**GOAL**
Copy out all of the material exactly as presented.

**RECORDED DATA**
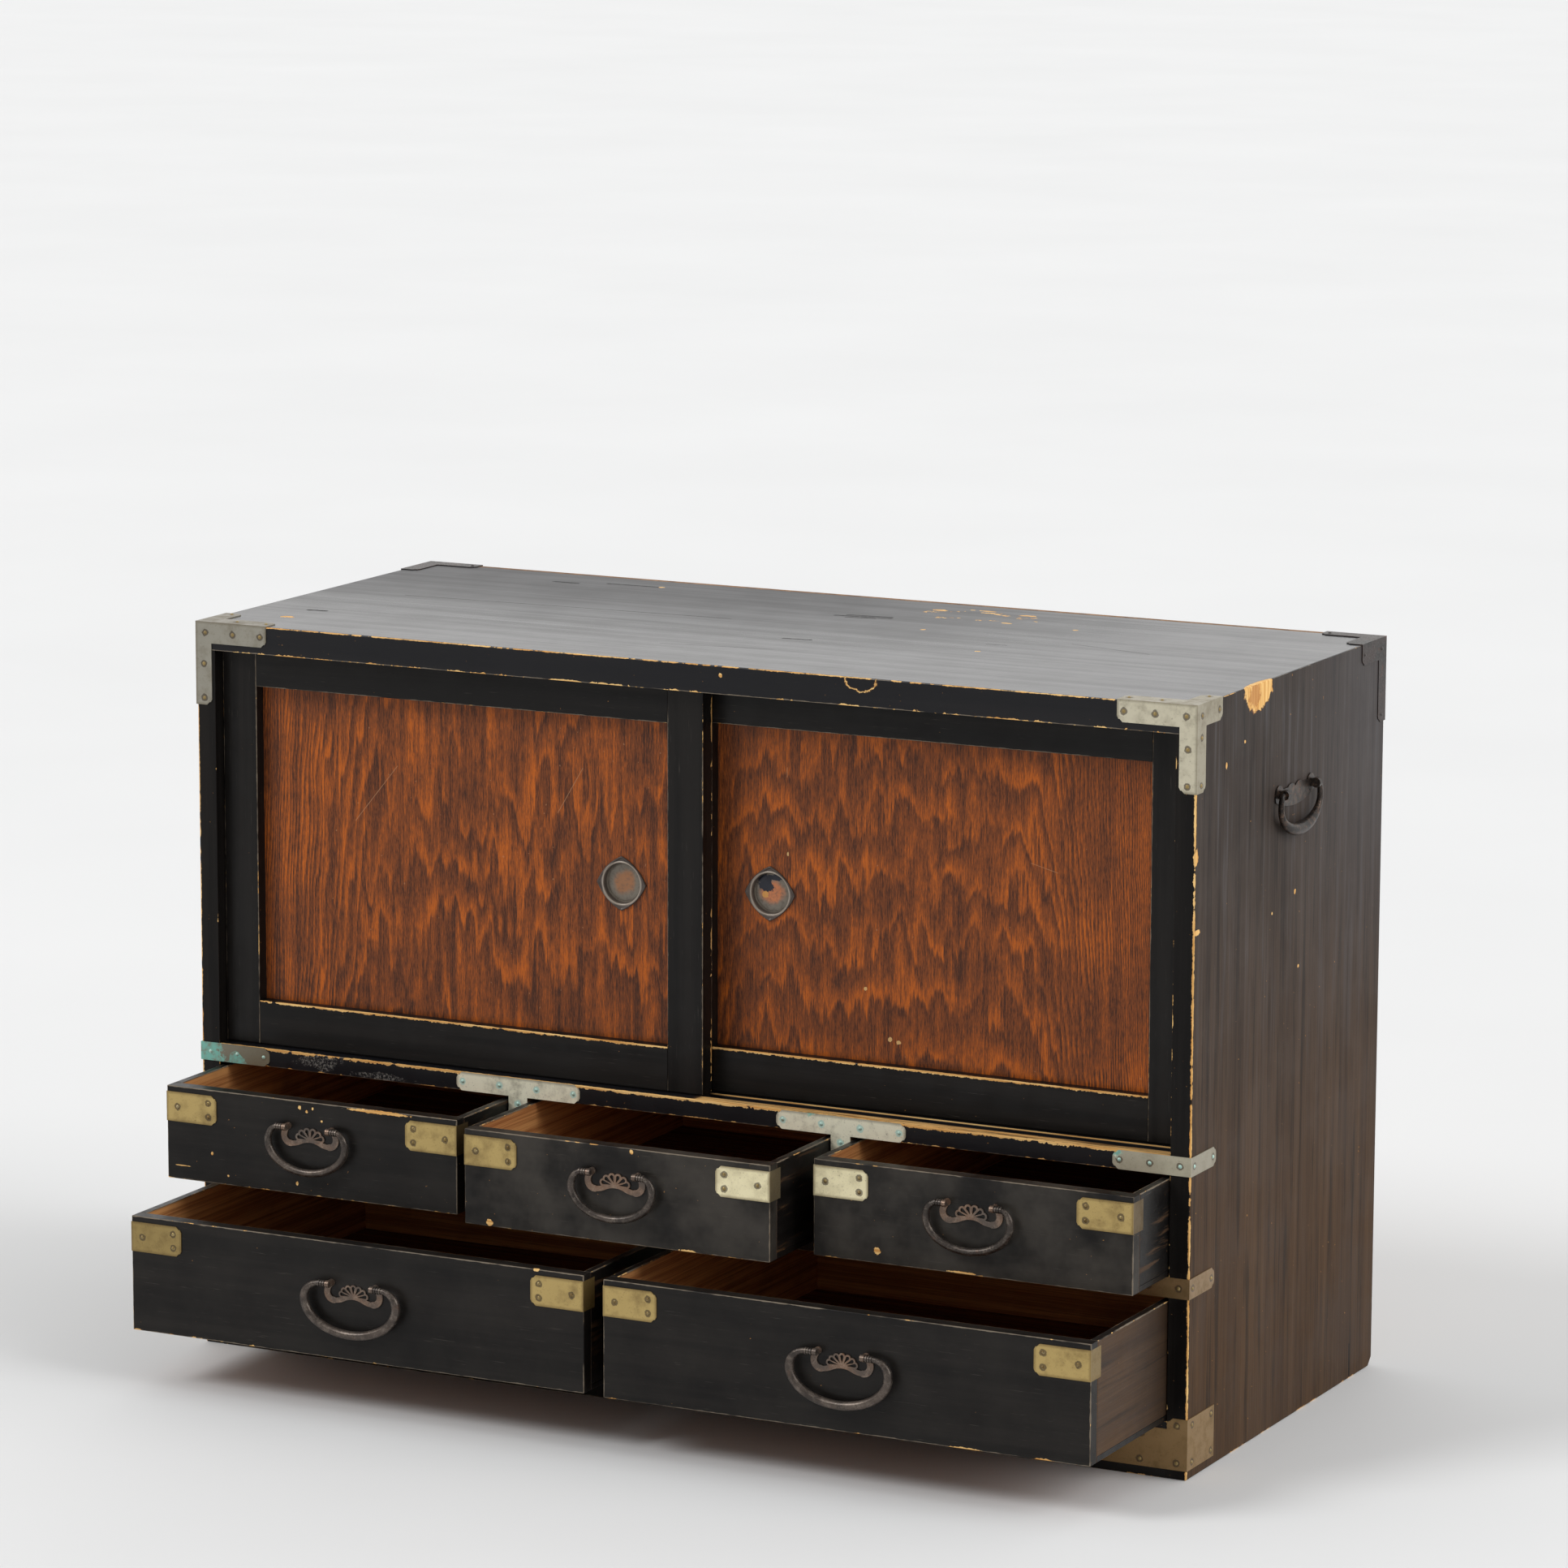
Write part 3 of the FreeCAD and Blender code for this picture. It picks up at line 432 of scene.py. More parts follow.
def side_coat(g, grain="z"):
    """The thinner, browner coat of the sides, with the board's grain showing through."""
    streaks = g.noise(grained(grain, 800, 16), 5, 0.6)
    fibre = g.noise(grained(grain, 110, 1.3), 3, 0.6)
    clouds = g.noise(95, 4, 0.6)
    share = g.rise(streaks * 0.4 + fibre * 0.4 + clouds * 0.2, 0.3, 0.7)
    brown = g.mix(share, SIDE_BROWN_DARK, SIDE_BROWN)
    grey = g.mix(share, SIDE_GREY_DARK, SIDE_GREY)
    # Painted sheen: the coat turns greyer towards the top and the back, with grey streaks there.
    colour = g.mix(g.rise(g.z + clouds * 300, 250, 760), brown, grey)
    bands = g.noise(grained(grain, 230, 9), 4, 0.65)
    sheen_upward = g.rise(g.z + clouds * 300, 300, 800)
    colour = g.mix(g.rise(bands, 0.47, 0.34) * 0.55, colour, BLACK)
    colour = g.mix(g.rise(bands, 0.52, 0.68) * (sheen_upward * 0.4 + 0.06), colour, SIDE_SHEEN_GREY)
    greyed = g.rise(g.y + clouds * 120, 20, 260) * g.rise(g.z, 260, 640)
    colour = g.mix(greyed * 0.45, colour, SIDE_SHEEN_GREY)
    marks = g.rise(g.noise(grained(grain, 18, 1), 2, 0.7), 0.66, 0.78)
    colour = g.mix(marks * 0.4, colour, DUST)
    pits = g.rise(g.noise(3, 1, 0.4), 0.8, 0.83)
    colour = g.mix(pits * 0.7, colour, BARE_DEEP)
    roughness = g.between(g.rise(clouds, 0.35, 0.65), 0.48, 0.62)
    return Coat(colour, roughness, fibre * 0.8 + streaks * 0.4)


def top_coat(g):
    """The polished top, with lengthwise wipe marks. Its grey is partly a dust film and partly painted sheen; painted
    sheen also makes it darker towards the back left and lighter towards the right end.
    """
    wipes = g.noise(grained("x", 500, 16), 5, 0.65)
    fibre = g.noise(grained("x", 140, 1.6), 3, 0.6)
    clouds = g.noise(70, 5, 0.65)
    share = g.rise(wipes * 0.5 + fibre * 0.25 + clouds * 0.25, 0.38, 0.62)
    colour = g.mix(share, TOP_DARK, TOP_LIGHT)
    dents = g.rise(g.noise(2.8, 1, 0.4), 0.79, 0.82)
    colour = g.mix(dents * 0.7, colour, BLACK)
    # Painted sheen: darker towards the back except at the right end, and lighter towards the right end; the roughness
    # rises with the same darkening.
    sheen_dim_back = g.rise(g.y, case_front, -case_front)
    sheen_right = g.rise(g.x, -100, case_side)
    colour = g.mix(sheen_dim_back * (1 - sheen_right) * 0.7, colour, TOP_DARK)
    colour = g.mix(sheen_right * 0.35, colour, TOP_LIGHT)
    roughness = g.between(share, 0.24, 0.17) + sheen_dim_back * (1 - sheen_right) * 0.22
    return Coat(colour, roughness, fibre * 0.35 + clouds * 0.25)


def wood_coat(g, grain, pale, deep):
    """Unpainted softwood with straight grain."""
    rings = g.noise(grained(grain, 1100, 7), 3, 0.55)
    fibre = g.noise(grained(grain, 90, 1.1), 3, 0.6)
    stain = g.noise(120, 4, 0.6)
    colour = g.mix(g.rise(rings * 0.55 + fibre * 0.45, 0.38, 0.62), pale, deep)
    colour = g.mix(g.rise(stain, 0.48, 0.74) * 0.5, colour, BARE_RIM)
    return Coat(colour, g.between(fibre, 0.6, 0.82), rings * 0.3 + fibre)


def lacquered(name, low, high, grain, edges, offset):
    """A black board of the front, worn along its arrises."""
    g = Graph(name, offset)
    coat = rubbed(g, black_coat(g, grain), low, high, edges)
    coat = worn(g, coat, bare_arrises(g, low, high, edges), grain)
    return g.finish(coat, LACQUER_RELIEF, specular=LACQUER_GLOSS)


# Case boards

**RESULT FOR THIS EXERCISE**
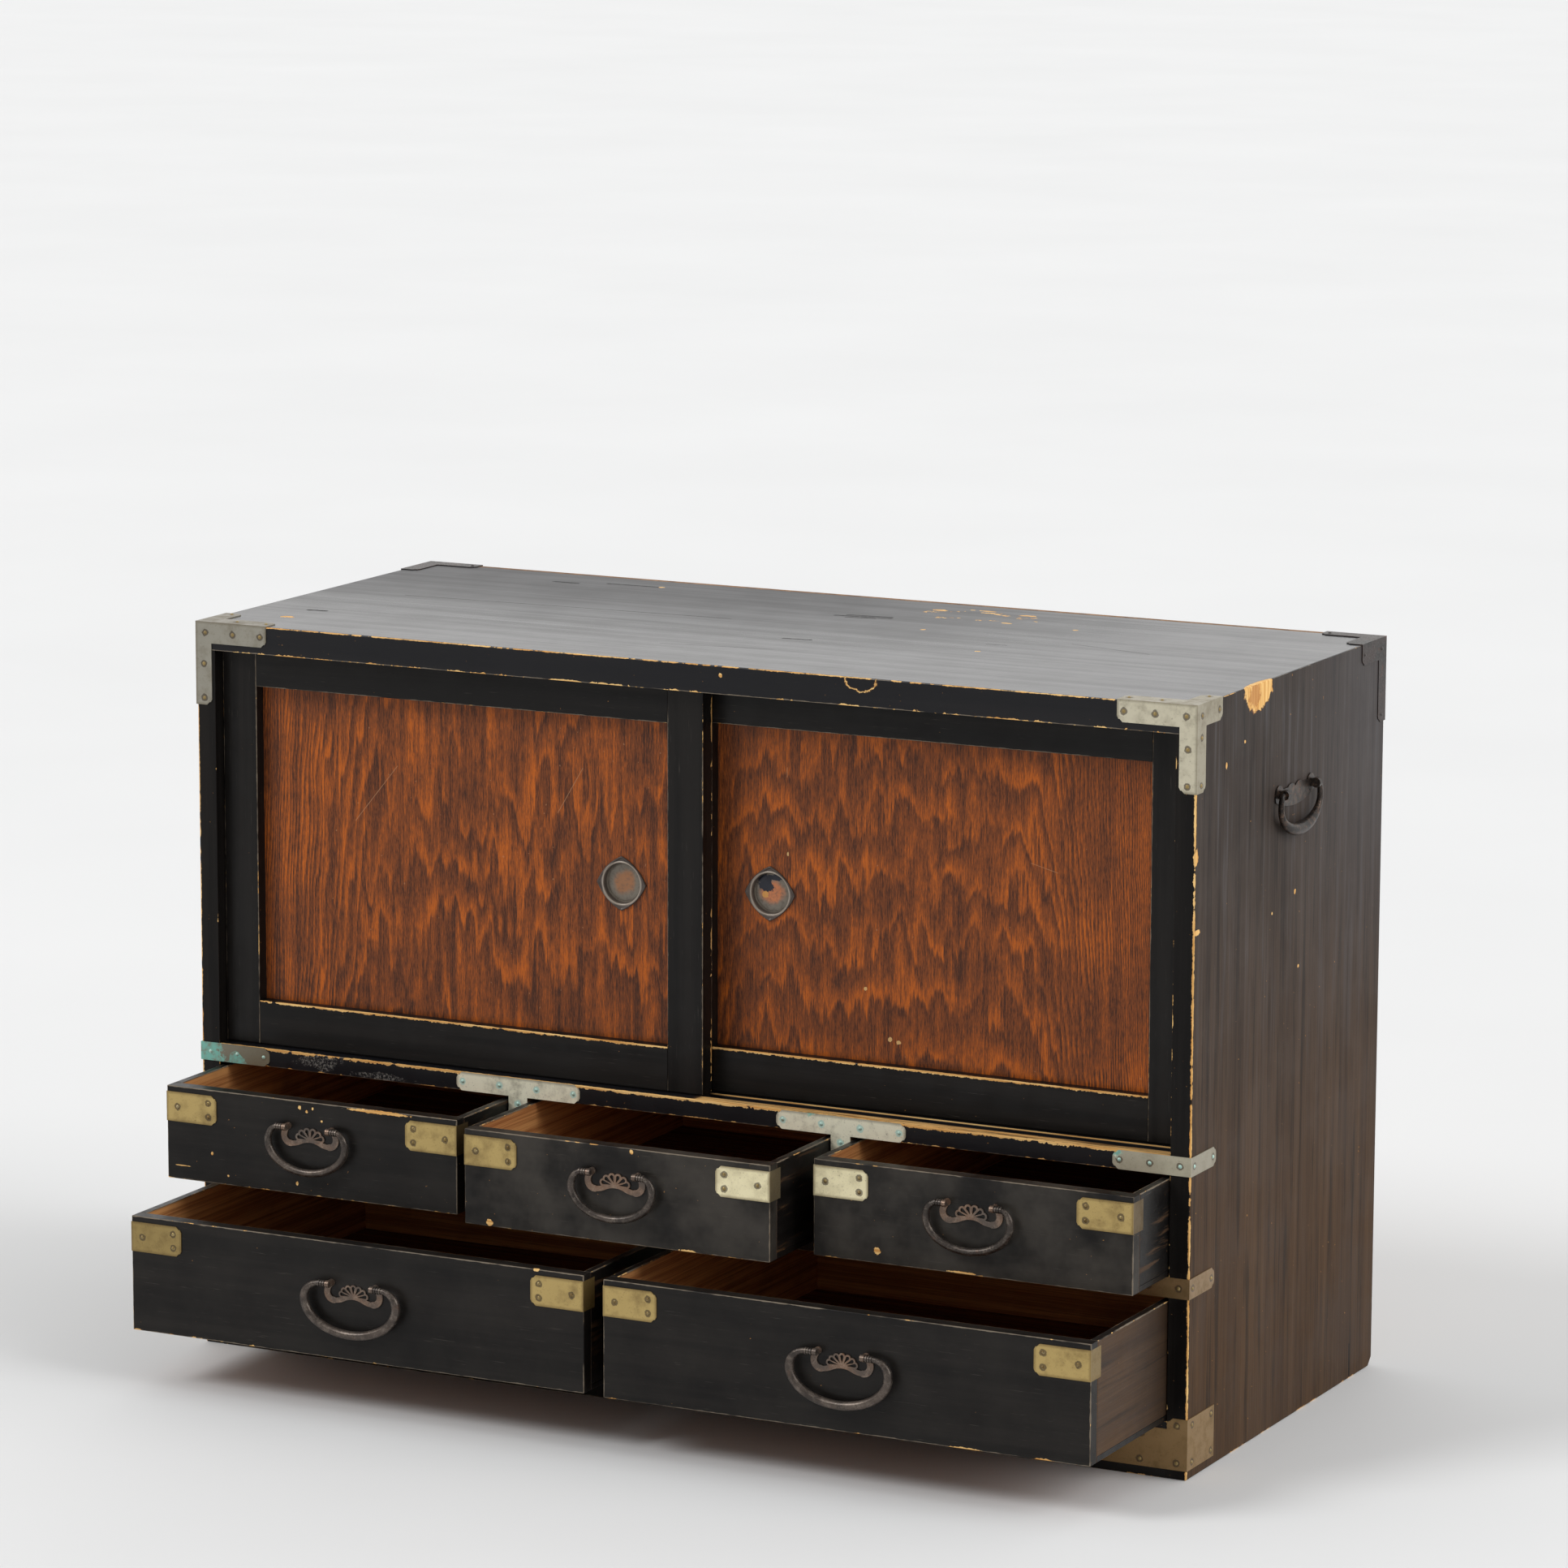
Write part 3 of the FreeCAD and Blender code for this picture. It picks up at line 432 of scene.py. More parts follow.
def side_coat(g, grain="z"):
    """The thinner, browner coat of the sides, with the board's grain showing through."""
    streaks = g.noise(grained(grain, 800, 16), 5, 0.6)
    fibre = g.noise(grained(grain, 110, 1.3), 3, 0.6)
    clouds = g.noise(95, 4, 0.6)
    share = g.rise(streaks * 0.4 + fibre * 0.4 + clouds * 0.2, 0.3, 0.7)
    brown = g.mix(share, SIDE_BROWN_DARK, SIDE_BROWN)
    grey = g.mix(share, SIDE_GREY_DARK, SIDE_GREY)
    # Painted sheen: the coat turns greyer towards the top and the back, with grey streaks there.
    colour = g.mix(g.rise(g.z + clouds * 300, 250, 760), brown, grey)
    bands = g.noise(grained(grain, 230, 9), 4, 0.65)
    sheen_upward = g.rise(g.z + clouds * 300, 300, 800)
    colour = g.mix(g.rise(bands, 0.47, 0.34) * 0.55, colour, BLACK)
    colour = g.mix(g.rise(bands, 0.52, 0.68) * (sheen_upward * 0.4 + 0.06), colour, SIDE_SHEEN_GREY)
    greyed = g.rise(g.y + clouds * 120, 20, 260) * g.rise(g.z, 260, 640)
    colour = g.mix(greyed * 0.45, colour, SIDE_SHEEN_GREY)
    marks = g.rise(g.noise(grained(grain, 18, 1), 2, 0.7), 0.66, 0.78)
    colour = g.mix(marks * 0.4, colour, DUST)
    pits = g.rise(g.noise(3, 1, 0.4), 0.8, 0.83)
    colour = g.mix(pits * 0.7, colour, BARE_DEEP)
    roughness = g.between(g.rise(clouds, 0.35, 0.65), 0.48, 0.62)
    return Coat(colour, roughness, fibre * 0.8 + streaks * 0.4)


def top_coat(g):
    """The polished top, with lengthwise wipe marks. Its grey is partly a dust film and partly painted sheen; painted
    sheen also makes it darker towards the back left and lighter towards the right end.
    """
    wipes = g.noise(grained("x", 500, 16), 5, 0.65)
    fibre = g.noise(grained("x", 140, 1.6), 3, 0.6)
    clouds = g.noise(70, 5, 0.65)
    share = g.rise(wipes * 0.5 + fibre * 0.25 + clouds * 0.25, 0.38, 0.62)
    colour = g.mix(share, TOP_DARK, TOP_LIGHT)
    dents = g.rise(g.noise(2.8, 1, 0.4), 0.79, 0.82)
    colour = g.mix(dents * 0.7, colour, BLACK)
    # Painted sheen: darker towards the back except at the right end, and lighter towards the right end; the roughness
    # rises with the same darkening.
    sheen_dim_back = g.rise(g.y, case_front, -case_front)
    sheen_right = g.rise(g.x, -100, case_side)
    colour = g.mix(sheen_dim_back * (1 - sheen_right) * 0.7, colour, TOP_DARK)
    colour = g.mix(sheen_right * 0.35, colour, TOP_LIGHT)
    roughness = g.between(share, 0.24, 0.17) + sheen_dim_back * (1 - sheen_right) * 0.22
    return Coat(colour, roughness, fibre * 0.35 + clouds * 0.25)


def wood_coat(g, grain, pale, deep):
    """Unpainted softwood with straight grain."""
    rings = g.noise(grained(grain, 1100, 7), 3, 0.55)
    fibre = g.noise(grained(grain, 90, 1.1), 3, 0.6)
    stain = g.noise(120, 4, 0.6)
    colour = g.mix(g.rise(rings * 0.55 + fibre * 0.45, 0.38, 0.62), pale, deep)
    colour = g.mix(g.rise(stain, 0.48, 0.74) * 0.5, colour, BARE_RIM)
    return Coat(colour, g.between(fibre, 0.6, 0.82), rings * 0.3 + fibre)


def lacquered(name, low, high, grain, edges, offset):
    """A black board of the front, worn along its arrises."""
    g = Graph(name, offset)
    coat = rubbed(g, black_coat(g, grain), low, high, edges)
    coat = worn(g, coat, bare_arrises(g, low, high, edges), grain)
    return g.finish(coat, LACQUER_RELIEF, specular=LACQUER_GLOSS)


# Case boards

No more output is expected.